Every line holding the string "handed" should be gathered.
[Stored data start]
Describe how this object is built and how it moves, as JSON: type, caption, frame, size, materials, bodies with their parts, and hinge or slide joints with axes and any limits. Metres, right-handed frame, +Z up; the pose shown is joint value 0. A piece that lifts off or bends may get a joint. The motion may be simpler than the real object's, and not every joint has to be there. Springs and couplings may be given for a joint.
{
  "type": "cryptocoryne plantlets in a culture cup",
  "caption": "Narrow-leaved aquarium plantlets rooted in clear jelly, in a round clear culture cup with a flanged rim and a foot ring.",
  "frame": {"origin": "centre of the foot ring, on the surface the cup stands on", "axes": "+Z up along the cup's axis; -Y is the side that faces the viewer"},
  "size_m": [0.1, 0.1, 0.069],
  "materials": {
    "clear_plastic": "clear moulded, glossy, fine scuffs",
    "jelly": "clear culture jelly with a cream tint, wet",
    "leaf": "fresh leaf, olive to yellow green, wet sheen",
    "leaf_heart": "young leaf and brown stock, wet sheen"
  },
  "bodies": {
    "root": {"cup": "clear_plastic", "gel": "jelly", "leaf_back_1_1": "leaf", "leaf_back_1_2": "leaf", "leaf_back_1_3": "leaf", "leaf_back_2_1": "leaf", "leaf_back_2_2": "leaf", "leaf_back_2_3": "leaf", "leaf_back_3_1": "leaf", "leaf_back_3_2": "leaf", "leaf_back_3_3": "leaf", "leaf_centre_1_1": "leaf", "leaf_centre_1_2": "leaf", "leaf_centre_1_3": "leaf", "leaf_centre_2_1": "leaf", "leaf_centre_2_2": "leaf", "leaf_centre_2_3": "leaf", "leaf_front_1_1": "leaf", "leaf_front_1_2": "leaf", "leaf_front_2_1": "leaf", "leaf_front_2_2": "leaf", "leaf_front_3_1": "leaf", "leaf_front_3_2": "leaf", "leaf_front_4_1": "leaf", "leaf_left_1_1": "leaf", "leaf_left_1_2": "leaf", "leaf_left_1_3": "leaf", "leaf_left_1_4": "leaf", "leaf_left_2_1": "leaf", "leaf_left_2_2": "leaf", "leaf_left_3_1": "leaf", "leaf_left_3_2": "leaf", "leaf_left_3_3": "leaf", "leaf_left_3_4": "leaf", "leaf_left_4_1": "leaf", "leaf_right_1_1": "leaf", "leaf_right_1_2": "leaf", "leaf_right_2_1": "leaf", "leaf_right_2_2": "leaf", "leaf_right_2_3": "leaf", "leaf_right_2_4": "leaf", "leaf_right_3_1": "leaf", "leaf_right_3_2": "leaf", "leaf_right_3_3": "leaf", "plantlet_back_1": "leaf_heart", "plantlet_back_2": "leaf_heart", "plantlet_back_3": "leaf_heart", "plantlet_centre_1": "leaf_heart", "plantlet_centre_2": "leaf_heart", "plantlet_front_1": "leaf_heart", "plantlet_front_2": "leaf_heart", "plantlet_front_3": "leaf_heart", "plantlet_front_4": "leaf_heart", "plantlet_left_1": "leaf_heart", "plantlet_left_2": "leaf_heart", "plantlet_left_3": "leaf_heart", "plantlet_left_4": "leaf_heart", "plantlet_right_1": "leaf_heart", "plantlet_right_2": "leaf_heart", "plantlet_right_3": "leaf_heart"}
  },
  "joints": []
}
[Stored data end]
[Stored data start]
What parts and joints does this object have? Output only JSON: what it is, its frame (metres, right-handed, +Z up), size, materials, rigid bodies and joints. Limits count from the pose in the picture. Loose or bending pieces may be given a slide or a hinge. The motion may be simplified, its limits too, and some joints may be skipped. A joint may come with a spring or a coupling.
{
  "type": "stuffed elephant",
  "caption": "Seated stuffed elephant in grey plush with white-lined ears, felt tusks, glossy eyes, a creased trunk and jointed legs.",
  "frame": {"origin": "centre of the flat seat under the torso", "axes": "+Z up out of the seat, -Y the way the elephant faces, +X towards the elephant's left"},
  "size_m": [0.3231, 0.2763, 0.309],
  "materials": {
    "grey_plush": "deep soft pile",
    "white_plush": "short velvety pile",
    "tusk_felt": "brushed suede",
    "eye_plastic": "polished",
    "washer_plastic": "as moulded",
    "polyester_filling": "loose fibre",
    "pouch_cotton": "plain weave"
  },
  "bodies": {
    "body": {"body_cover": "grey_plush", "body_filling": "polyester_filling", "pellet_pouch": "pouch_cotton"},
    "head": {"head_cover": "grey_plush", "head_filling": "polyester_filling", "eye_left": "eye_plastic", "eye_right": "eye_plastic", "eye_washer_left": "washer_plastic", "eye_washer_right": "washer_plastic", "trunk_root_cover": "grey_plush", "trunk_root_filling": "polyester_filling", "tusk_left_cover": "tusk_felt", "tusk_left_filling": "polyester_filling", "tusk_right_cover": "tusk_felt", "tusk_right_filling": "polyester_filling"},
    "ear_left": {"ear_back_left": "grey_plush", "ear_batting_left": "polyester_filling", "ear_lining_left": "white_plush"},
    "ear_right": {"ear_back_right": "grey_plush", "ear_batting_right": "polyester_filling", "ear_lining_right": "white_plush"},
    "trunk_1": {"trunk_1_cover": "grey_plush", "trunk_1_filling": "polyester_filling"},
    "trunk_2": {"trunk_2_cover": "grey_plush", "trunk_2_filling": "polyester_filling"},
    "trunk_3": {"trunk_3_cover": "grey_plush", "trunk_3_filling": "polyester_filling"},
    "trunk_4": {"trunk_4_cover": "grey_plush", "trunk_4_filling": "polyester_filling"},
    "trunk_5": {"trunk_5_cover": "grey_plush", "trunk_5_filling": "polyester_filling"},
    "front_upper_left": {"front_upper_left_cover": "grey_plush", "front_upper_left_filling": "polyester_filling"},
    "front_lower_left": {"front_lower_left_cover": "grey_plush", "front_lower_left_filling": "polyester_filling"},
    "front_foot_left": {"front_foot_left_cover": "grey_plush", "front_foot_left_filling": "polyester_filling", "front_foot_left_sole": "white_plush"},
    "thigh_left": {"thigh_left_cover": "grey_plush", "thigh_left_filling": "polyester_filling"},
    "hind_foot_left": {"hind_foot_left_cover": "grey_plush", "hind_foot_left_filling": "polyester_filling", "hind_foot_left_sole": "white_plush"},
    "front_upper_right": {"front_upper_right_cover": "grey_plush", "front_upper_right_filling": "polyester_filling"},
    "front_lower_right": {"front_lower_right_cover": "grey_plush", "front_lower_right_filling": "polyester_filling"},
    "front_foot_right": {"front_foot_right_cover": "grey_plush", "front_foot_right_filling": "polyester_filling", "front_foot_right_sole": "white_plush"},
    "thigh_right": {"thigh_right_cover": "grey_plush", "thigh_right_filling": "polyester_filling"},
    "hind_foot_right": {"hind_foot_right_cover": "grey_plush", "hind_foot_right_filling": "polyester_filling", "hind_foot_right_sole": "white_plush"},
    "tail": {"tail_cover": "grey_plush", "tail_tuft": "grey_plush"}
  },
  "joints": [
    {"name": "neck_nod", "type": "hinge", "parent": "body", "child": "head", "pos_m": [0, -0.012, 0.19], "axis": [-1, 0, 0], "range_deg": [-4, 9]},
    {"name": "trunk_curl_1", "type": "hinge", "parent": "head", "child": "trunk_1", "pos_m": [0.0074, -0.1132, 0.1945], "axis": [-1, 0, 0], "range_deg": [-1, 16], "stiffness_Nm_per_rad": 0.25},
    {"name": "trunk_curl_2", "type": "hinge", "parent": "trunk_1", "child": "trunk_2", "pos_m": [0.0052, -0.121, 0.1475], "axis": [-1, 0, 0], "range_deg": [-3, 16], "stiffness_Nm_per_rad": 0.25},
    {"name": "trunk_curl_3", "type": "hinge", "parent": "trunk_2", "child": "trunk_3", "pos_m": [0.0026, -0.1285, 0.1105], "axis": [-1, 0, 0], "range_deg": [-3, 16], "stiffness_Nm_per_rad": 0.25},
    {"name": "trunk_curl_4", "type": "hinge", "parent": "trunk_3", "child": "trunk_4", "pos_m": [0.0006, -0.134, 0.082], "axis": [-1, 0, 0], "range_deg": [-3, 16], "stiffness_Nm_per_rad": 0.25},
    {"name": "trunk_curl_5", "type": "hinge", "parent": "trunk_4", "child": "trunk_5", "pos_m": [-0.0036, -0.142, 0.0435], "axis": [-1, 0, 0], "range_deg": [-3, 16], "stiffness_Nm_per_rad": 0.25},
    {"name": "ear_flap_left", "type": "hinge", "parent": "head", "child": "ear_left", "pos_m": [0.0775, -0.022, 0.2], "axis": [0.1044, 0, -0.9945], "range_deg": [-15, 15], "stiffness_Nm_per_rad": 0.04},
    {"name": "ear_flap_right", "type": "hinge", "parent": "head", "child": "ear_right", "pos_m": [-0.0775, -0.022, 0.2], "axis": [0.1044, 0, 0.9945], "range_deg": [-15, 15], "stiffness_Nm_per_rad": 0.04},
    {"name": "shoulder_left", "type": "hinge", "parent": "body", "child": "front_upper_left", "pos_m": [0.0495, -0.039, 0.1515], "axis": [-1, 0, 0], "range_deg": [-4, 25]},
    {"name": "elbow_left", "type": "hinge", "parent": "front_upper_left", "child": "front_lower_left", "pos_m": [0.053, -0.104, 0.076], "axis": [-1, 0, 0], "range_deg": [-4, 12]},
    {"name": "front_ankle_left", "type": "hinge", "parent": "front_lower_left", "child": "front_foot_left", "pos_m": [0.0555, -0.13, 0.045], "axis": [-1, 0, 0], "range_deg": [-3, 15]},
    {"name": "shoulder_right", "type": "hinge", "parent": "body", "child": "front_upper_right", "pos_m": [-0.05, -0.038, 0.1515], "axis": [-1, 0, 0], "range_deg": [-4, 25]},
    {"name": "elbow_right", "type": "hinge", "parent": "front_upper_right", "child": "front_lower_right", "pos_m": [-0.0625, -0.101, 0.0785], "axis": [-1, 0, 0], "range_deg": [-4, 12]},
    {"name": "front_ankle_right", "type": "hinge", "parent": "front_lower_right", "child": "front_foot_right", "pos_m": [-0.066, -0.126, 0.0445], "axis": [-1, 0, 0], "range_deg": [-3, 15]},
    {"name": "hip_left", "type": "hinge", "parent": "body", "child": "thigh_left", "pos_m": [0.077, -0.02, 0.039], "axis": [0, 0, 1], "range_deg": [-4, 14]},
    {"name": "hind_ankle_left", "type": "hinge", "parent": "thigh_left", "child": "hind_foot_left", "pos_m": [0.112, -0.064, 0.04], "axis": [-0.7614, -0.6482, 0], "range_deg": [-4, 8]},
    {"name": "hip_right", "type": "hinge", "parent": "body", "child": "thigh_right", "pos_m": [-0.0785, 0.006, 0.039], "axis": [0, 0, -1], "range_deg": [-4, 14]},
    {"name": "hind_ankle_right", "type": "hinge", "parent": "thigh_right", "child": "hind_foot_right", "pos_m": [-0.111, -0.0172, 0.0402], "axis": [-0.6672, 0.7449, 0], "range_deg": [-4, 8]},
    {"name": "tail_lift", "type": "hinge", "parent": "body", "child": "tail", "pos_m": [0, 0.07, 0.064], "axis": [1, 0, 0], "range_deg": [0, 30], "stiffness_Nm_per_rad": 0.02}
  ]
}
[Stored data end]
- [Complete answer]:
Describe how this object is built and how it moves, as JSON: type, caption, frame, size, materials, bodies with their parts, and hinge or slide joints with axes and any limits. Metres, right-handed frame, +Z up; the pose shown is joint value 0. A piece that lifts off or bends may get a joint. The motion may be simpler than the real object's, and not every joint has to be there. Springs and couplings may be given for a joint.
What parts and joints does this object have? Output only JSON: what it is, its frame (metres, right-handed, +Z up), size, materials, rigid bodies and joints. Limits count from the pose in the picture. Loose or bending pieces may be given a slide or a hinge. The motion may be simplified, its limits too, and some joints may be skipped. A joint may come with a spring or a coupling.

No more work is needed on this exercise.